Однако из-за этой неожиданной неприятности мне не спалось. Через час я слезла с койки и снова попыталась зажечь плиту. Даже продула горелки. Провозилась до рассвета, подсвечивая себе фонариком: света лампочки над камбузом было мало. Постепенно пришла к выводу, что хлопот с готовкой у меня пока не будет. Надолго ли? Горячей еды мне захотелось от холода. Но чем дальше к югу, тем будет теплее. А как быть с водой? Ее нужно обязательно кипятить. До Барбадоса плыть месяц, а то и больше, и перспектива запивать холодную еду холодным соком меня не радовала. Наверное, зря я взяла керосиновую плиту, а не газовую. Газовые плиты таких глупых шуток никогда не устраивают. Но вид батареи взрывоопасных баллонов с газом меня очень пугал, поэтому я предпочла керосиновое топливо для своей плиты.

Я твердо решила заставить мой камбуз работать нормально.

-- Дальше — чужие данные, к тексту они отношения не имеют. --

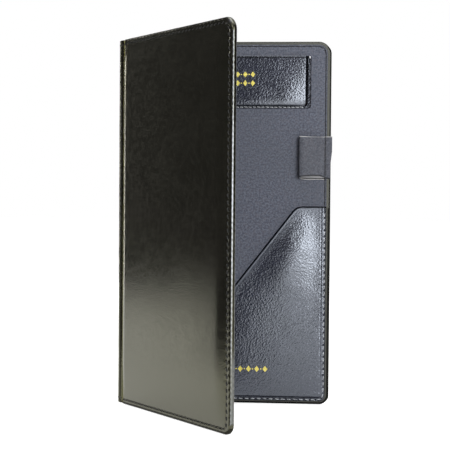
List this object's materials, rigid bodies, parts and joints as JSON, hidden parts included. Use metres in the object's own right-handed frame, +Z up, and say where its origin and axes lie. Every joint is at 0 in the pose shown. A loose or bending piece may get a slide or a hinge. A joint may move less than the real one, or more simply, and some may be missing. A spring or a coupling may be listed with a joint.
{
  "type": "guest check presenter",
  "caption": "Padded leatherette folder with a soft spine, card pocket, slanting check pocket and pen loop; opens like a book and stands on its edge.",
  "frame": {"origin": "centre of the footprint, on the surface that the folder stands on, with the covers open as they stand", "axes": "+Z up along the spine; +X from the spine toward the free edge of the back cover; -Y the way the back cover's inner face looks"},
  "size_m": [0.1334, 0.112, 0.2286],
  "materials": {
    "leatherette": "glossy black grained leatherette",
    "pocket_leatherette": "glossy black leatherette with fine wrinkles",
    "lining": "matte slate lining with a fine fleck",
    "foam": "matt foam, hidden",
    "board": "grey-brown chipboard, hidden",
    "thread": "black polyester thread with a soft sheen",
    "foil": "gold foil"
  },
  "bodies": {
    "back_cover": {"back_skin": "leatherette", "back_padding": "foam", "back_board": "board", "back_lining": "lining", "card_pocket": "pocket_leatherette", "check_pocket": "pocket_leatherette", "pen_loop": "lining"},
    "spine": {"spine_skin": "leatherette", "spine_padding": "foam", "spine_lining": "lining"},
    "front_cover": {"front_skin": "leatherette", "front_padding": "foam", "front_board": "board", "front_lining": "lining"}
  },
  "joints": [
    {"name": "back_crease", "type": "hinge", "parent": "back_cover", "child": "spine", "pos_m": [-0.05779, 0.0519, 0], "axis": [0, 0, 1], "range_deg": [-64, 26]},
    {"name": "front_crease", "type": "hinge", "parent": "spine", "child": "front_cover", "pos_m": [-0.06196, 0.04337, 0], "axis": [0, 0, 1], "range_deg": [-64, 26]}
  ]
}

С горечью вспомнила свои предположения о том, что может подвести в рейсе. У меня в запасе были десятки инструментов-дублей. Мне казалось, что я взяла с собой все, чтобы иметь возможность заменить любую вышедшую из строя вещь. Но плита? О запасной я даже не подумала. Тут, очевидно, меня наказали за пренебрежительное отношение к кухонным делам. Все утро я провоевала с упрямым инвентарем. Не добившись успеха, решила отложить вопрос до теплых стран — может, там починю. Из-за непокорной плиты я совсем забыла о яхте и плавании. И хотя «Мазурка» плыла самостоятельно, капитан все же не имел права быть беспечным.

«Мазурка» пришла к такому же выводу, вызвав меня на палубу: заполоскали паруса, и качка стала иной. Мелочь — выпал шплинт на передаточном блоке к штуртросам подруливающего устройства, и яхта стала носом против ветра. Я быстро устранила неисправность, яхта легла на прежний курс. Поклялась себе проверить все крепления. Всего один глупый шплинт, а столько шума!

На моей совести были и другие грехи. Занятая плитой, я прозевала получить утреннюю высотную линию положения по Солнцу. Три радиопеленга на Канарские маяки — и недосмотр исправлен. Лучше это, чем счисление. Канарское течение подбросило свои 1,5 узла.

Я приступила к самокритике: прошло полдня, а не сделано почти ничего. Будущее обещало быть трудовым, и мне следует продумывать свои действия. Ведь у меня богатая библиотека и обширные культурно-самообразовательные планы. А тут всего одна плита и шплинт — и полдня как не бывало! Критику прервал очередной левентик яхты. Я уже научилась мгновенно реагировать на любое непослушание «Мазурки». Опять, вероятно, шплинт. Выскочила на палубу. Верно, но не совсем. Дело намного серьезнее: грустно повис над водой воздушный стабилизатор подруливающего устройства. Сломалась рама, сделанная из тонкой жести. Я демонтировала сломанную деталь, спрятала ее и положила яхту в дрейф. В голове было пусто.